* What you have to do: Search the data below for the string "attach". Extract every line that contains it.

* Source material:

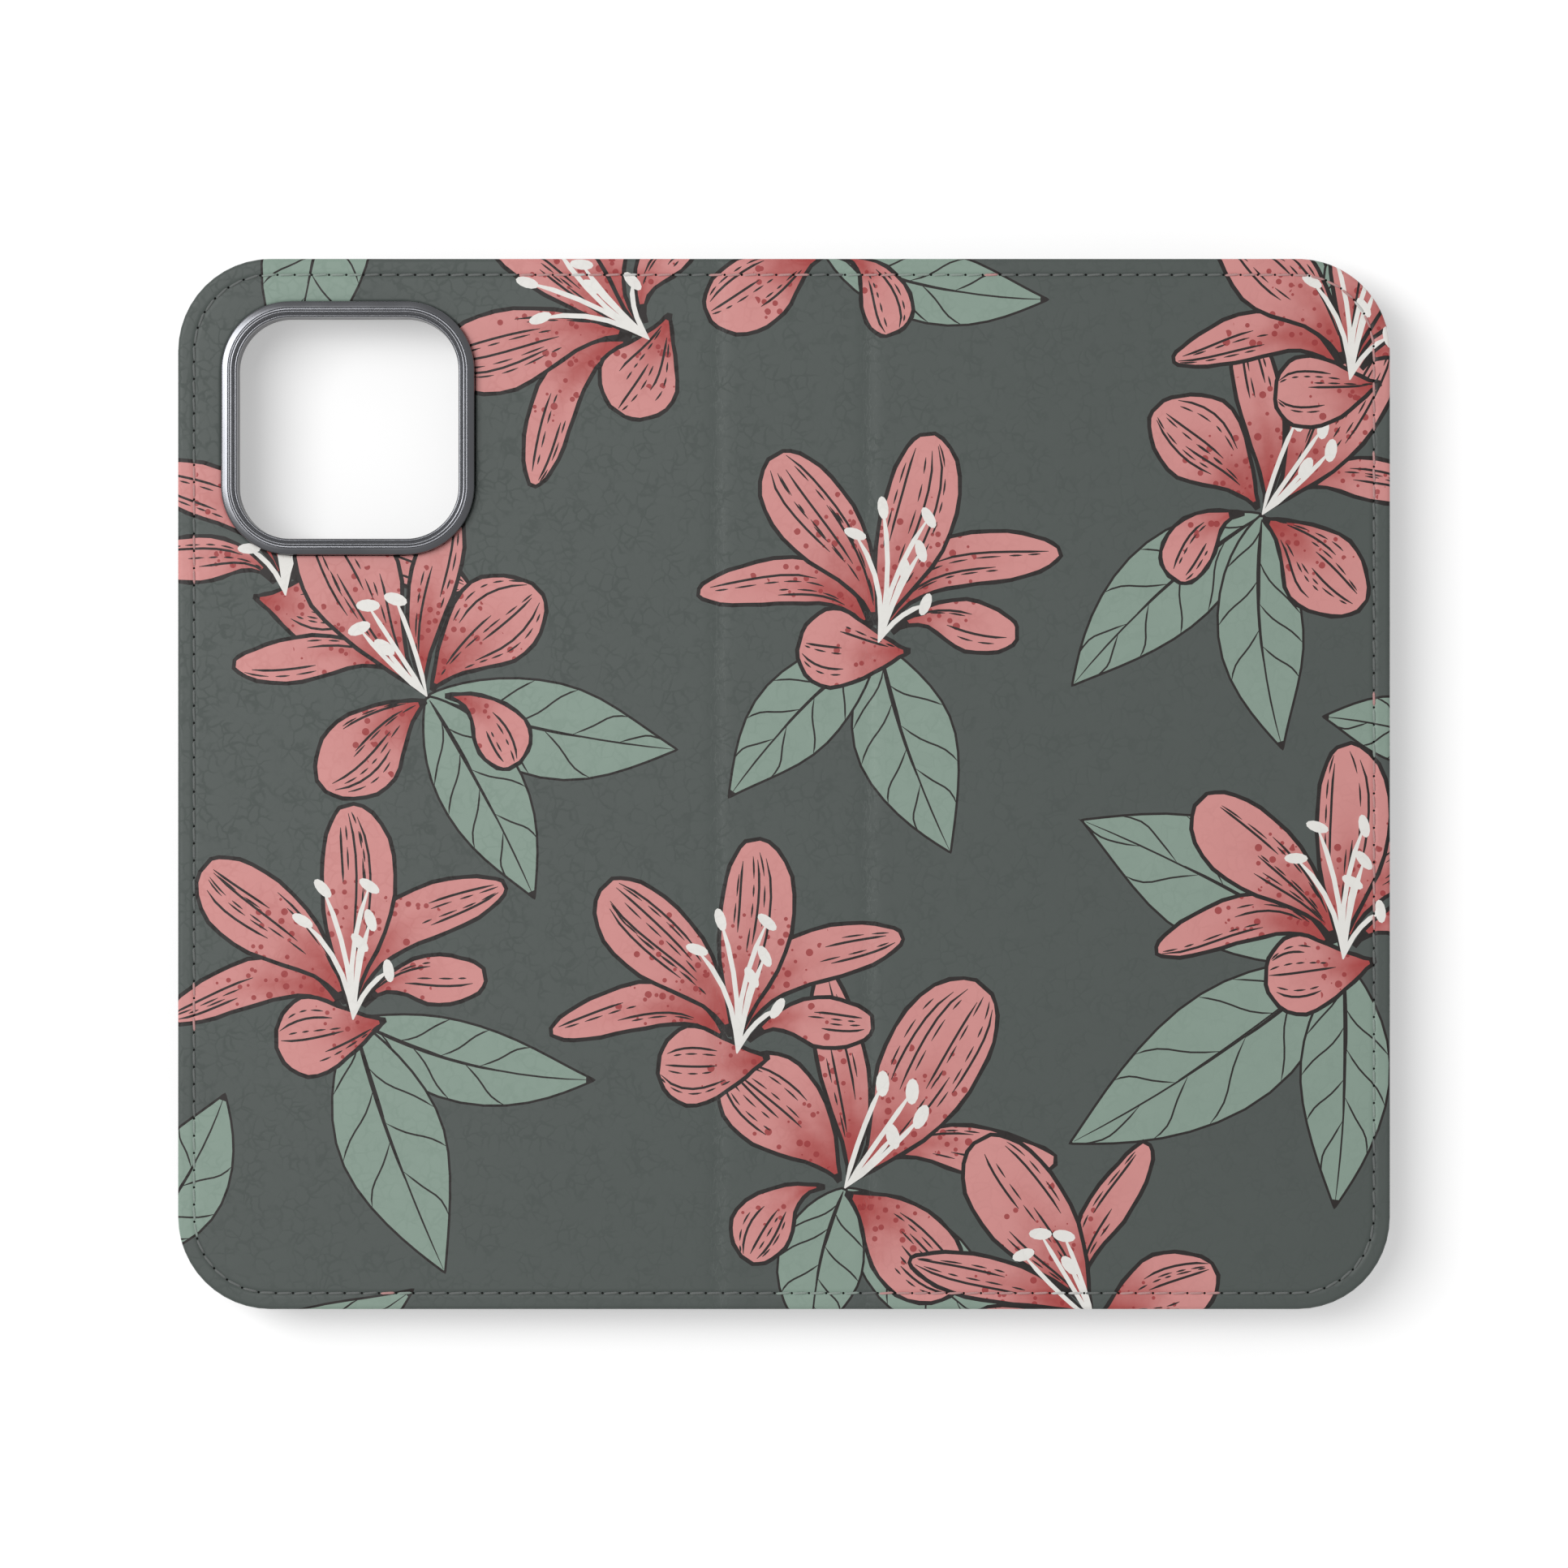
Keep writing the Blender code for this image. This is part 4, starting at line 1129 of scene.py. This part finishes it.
def roundedBlock(low, high, radius, axis):
    # A block with its four edges along one axis rounded
    block = bmesh.new()
    bmesh.ops.create_cube(block, size=1.0)
    size = Vector(high) - Vector(low)
    bmesh.ops.scale(block, vec=size, verts=block.verts)
    bmesh.ops.translate(block, verts=block.verts, vec=(Vector(low) + Vector(high)) / 2)
    along = [edge for edge in block.edges
             if abs((edge.verts[0].co - edge.verts[1].co)[axis]) > size[axis] * 0.9]
    bmesh.ops.bevel(block, geom=along, offset=radius, segments=8, affect="EDGES", profile=0.5, material=-1)
    return block


def cutWith(piece, block):
    bmesh.ops.scale(block, vec=(mm, mm, mm), verts=block.verts)
    cutter = addObject("cutter", toMesh("cutter", block))
    mesh = cutter.data
    cut = piece.modifiers.new("cut", "BOOLEAN")
    cut.operation = "DIFFERENCE"
    cut.solver = "EXACT"
    cut.object = cutter
    applyModifiers(piece)
    bpy.data.objects.remove(cutter)
    bpy.data.meshes.remove(mesh)


def softenEdges(piece, width, sharperThan):
    bevel = piece.modifiers.new("soften", "BEVEL")
    bevel.width = width * mm
    bevel.segments = 2
    bevel.limit_method = "ANGLE"
    bevel.angle_limit = math.radians(sharperThan)
    shading = piece.modifiers.new("evenShading", "WEIGHTED_NORMAL")
    shading.weight = 100
    applyModifiers(piece)


def buildTray():
    centre = ((trayLow.x + trayHigh.x) / 2, (trayLow.y + trayHigh.y) / 2)
    halfWide, halfHigh = (trayHigh.x - trayLow.x) / 2, (trayHigh.y - trayLow.y) / 2
    wall, top, roof = tray["wall"], trayHigh.z, tray["cavityTop"]
    rim, back = tray["rimRound"], tray["backRound"]
    lip, over = tray["lipHeight"], wall + tray["lipOverhang"]
    middle, seat = tray["middleInset"], roof - tray["seatRise"]
    # Open section from the middle of the back, over the edge, round the lip and up to the cavity's roof
    profile = [(middle, top)] + arc((back, top - back), back, 90, 180, 8)
    profile += arc((rim, rim), rim, 180, 270, 4) + arc((over - rim, rim), rim, 270, 360, 4)
    profile += [(over, lip - tray["lipEase"]), (over - tray["lipEase"], lip), (wall, lip)]
    profile += [(wall, roof - tray["cavityEase"]), (wall + tray["cavityEase"], roof)]
    profile += [(wall + tray["seatInsets"][0], roof), (wall + tray["seatInsets"][1], seat), (middle, seat)]
    shell = ringAround(profile, centre, halfWide, halfHigh, tray["corner"], closed=False)
    bmesh.ops.holes_fill(shell, edges=[edge for edge in shell.edges if edge.is_boundary], sides=0)
    bmesh.ops.recalc_face_normals(shell, faces=shell.faces)
    piece = finishMesh("phoneTray", shell, trayPlastic)
    reach = windowHalf - cover["windowGap"] - guard["spigotStep"] + tray["spigotRoom"]
    x, y = windowCentre
    cutWith(piece, roundedBlock((x - reach, y - reach, roof - 2), (x + reach, y + reach, top + 2),
                                tray["spigotCorner"], 2))
    # Ports through the wall: sound keys on the right, power key on the left, charging socket at the bottom
    socket = tray["socketWidth"] / 2
    for (lowX, highX), (lowY, highY), axis in (
            ((trayHigh.x - wall - 1, trayHigh.x + 1), tray["volumeY"], 0),
            ((trayLow.x - 1, trayLow.x + wall + 1), tray["powerY"], 0),
            ((centre[0] - socket, centre[0] + socket), (trayLow.y - 1, trayLow.y + wall + 1), 1)):
        low, high = zip((lowX, highX), (lowY, highY), tray["portHeight"])
        cutWith(piece, roundedBlock(low, high, tray["portRound"], axis))
    piece.data.shade_smooth()
    softenEdges(piece, tray["portBreak"], 60)
    return piece


phoneTray = buildTray()
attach(phoneTray, "back_cover")
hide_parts("phone_tray")
print("phone tray moulded:", len(phoneTray.data.polygons))


pocket = {
    "thickness": 0.4,
    "margin": 4.0,
    "corner": 5.0,
    "softening": 0.12,
    "spaceCorner": 0.05,
    "notchRadius": 8.0,
    "notchSetback": 2.7,
    "stitchInset": 1.8,
    "stitchStart": 0.6,      # in from the mouth
    "stitchDepth": 0.06,
}


def pocketOutline(low, high, corner, notch):
    # The mouth side is straight, or has a thumb notch at its middle
    outline = []
    for end, start in ((-1, -90), (1, 0)):
        turn = arc((high.x - corner, end * (high.y - corner)), corner, start, start + 90, 8)
        outline += [Vector(point) for point in turn]
    outline.append(Vector((low.x, high.y)))
    if notch:
        reach = math.degrees(math.acos(pocket["notchSetback"] / pocket["notchRadius"]))
        centre = (low.x - pocket["notchSetback"], 0.0)
        outline += [Vector(point) for point in arc(centre, pocket["notchRadius"], reach, -reach, 18)]
    outline.append(Vector((low.x, low.y)))
    return outline


def buildPocket(name, node, notch):
    low, high = (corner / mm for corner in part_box(node))
    body = bmesh.new()
    outline = pocketOutline(low, high, pocket["corner"], notch)
    bottom = body.faces.new([body.verts.new((*point, low.z)) for point in outline])
    grown = bmesh.ops.extrude_face_region(body, geom=[bottom])["geom"]
    bmesh.ops.translate(body, vec=(0, 0, high.z - low.z), verts=vertsOf(grown))
    bmesh.ops.recalc_face_normals(body, faces=body.faces)
    piece = finishMesh(name, body, pocketLeather)
    margin = pocket["margin"]
    cutWith(piece, roundedBlock((low.x - 3, low.y + margin, low.z + pocket["thickness"]),
                                (high.x - margin, high.y - margin, high.z + 2), pocket["spaceCorner"], 2))
    piece.data.shade_smooth()
    softenEdges(piece, pocket["softening"], 50)
    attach(piece, "front_cover")
    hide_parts(node)
    # A row of stitches round the three closed sides
    inset = pocket["stitchInset"]
    inner = pocketOutline(low + Vector((pocket["stitchStart"], inset, 0)), high - Vector((inset, inset, 0)),
                          pocket["corner"] - inset, False)
    marks = evenMarks([inner[-1]] + inner[:-1])
    row = buildStitches(f"{name}Stitches", list(zip(marks, marks[1:])), low.z + pocket["stitchDepth"], -1,
                        plainThread)
    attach(row, "front_cover")


for name, node, notch in (
        ("cashPocket", "cash_pocket", False), ("cardPocketInner", "card_pocket_1", True),
        ("cardPocketMiddle", "card_pocket_2", True), ("cardPocketOuter", "card_pocket_3", True)):
    buildPocket(name, node, notch)
print("pockets sewn on")


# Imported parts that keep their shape
for nodes, material in (
        (("back_board", "spine_board", "front_board"), fibreBoard), (("glue_pad",), padFilm),
        (("steel_keeper_upper", "steel_keeper_lower"), keeperSteel),
        (("closure_magnet_upper", "closure_magnet_lower"), magnetNickel)):
    for name in nodes:
        for slot in bpy.data.objects[name].material_slots:
            slot.material = material
print("inner parts coated")


# Floor, light and camera
stage = {
    "floorSize": 6.0,
    "floorDrop": 0.2,
    "floorTone": 0.93,
    "floorGlow": 0.35,
    "fill": 0.38,
    "keyPower": 10.4,
    "keySize": (0.5, 0.95),      # across and along the way the light comes
    "keyPlace": (-0.6, 0.27, 1.25),
    "lens": 150.0,
    "cameraHeight": 0.983,
}


def buildFloor():
    slab = bmesh.new()
    bmesh.ops.create_grid(slab, x_segments=4, y_segments=4, size=stage["floorSize"] / 2)
    bmesh.ops.translate(slab, verts=slab.verts, vec=(0, 0, -stage["floorDrop"] * mm))
    material, tree, shader = newMaterial("paleFloor", {
        "Roughness": 0.9, "Specular IOR Level": 0.0,
        "Emission Color": (1, 1, 1, 1), "Emission Strength": stage["floorGlow"]})
    clouds = noise(tree, objectPlace(tree), 6.0)["Fac"]
    tone = ramp(tree, clouds, stage["floorTone"] - 0.004, stage["floorTone"] + 0.004)
    tree.links.new(grey(tree, tone), shader.inputs["Base Color"])
    floor = addPiece("floor", toMesh("floor", slab), material)


def addLight(name, place, power, size):
    lamp = bpy.data.lights.new(name, "AREA")
    lamp.shape = "RECTANGLE"
    lamp.energy = power
    lamp.size, lamp.size_y = size
    obj = addObject(name, lamp)
    obj.location = place
    # Aimed at the case's middle
    obj.rotation_euler = (-obj.location).to_track_quat("-Z", "Y").to_euler()


def setStage():
    buildFloor()
    addLight("keyLight", stage["keyPlace"], stage["keyPower"], stage["keySize"])
    world = bpy.data.worlds.new("studio")
    world.use_nodes = True
    background = world.node_tree.nodes["Background"]
    background.inputs["Color"].default_value = (1, 1, 1, 1)
    background.inputs["Strength"].default_value = stage["fill"]
    scene.world = world
    lens = bpy.data.cameras.new("camera")
    lens.lens = stage["lens"]
    lens.clip_start = 0.01
    camera = addObject("camera", lens)
    camera.location = (0.0, 0.0, stage["cameraHeight"])
    scene.camera = camera
    scene.view_settings.view_transform = "Standard"
    scene.view_settings.look = "None"


setStage()
print("stage set")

* Right answer:
attach(phoneTray, "back_cover")
    attach(piece, "front_cover")
    attach(row, "front_cover")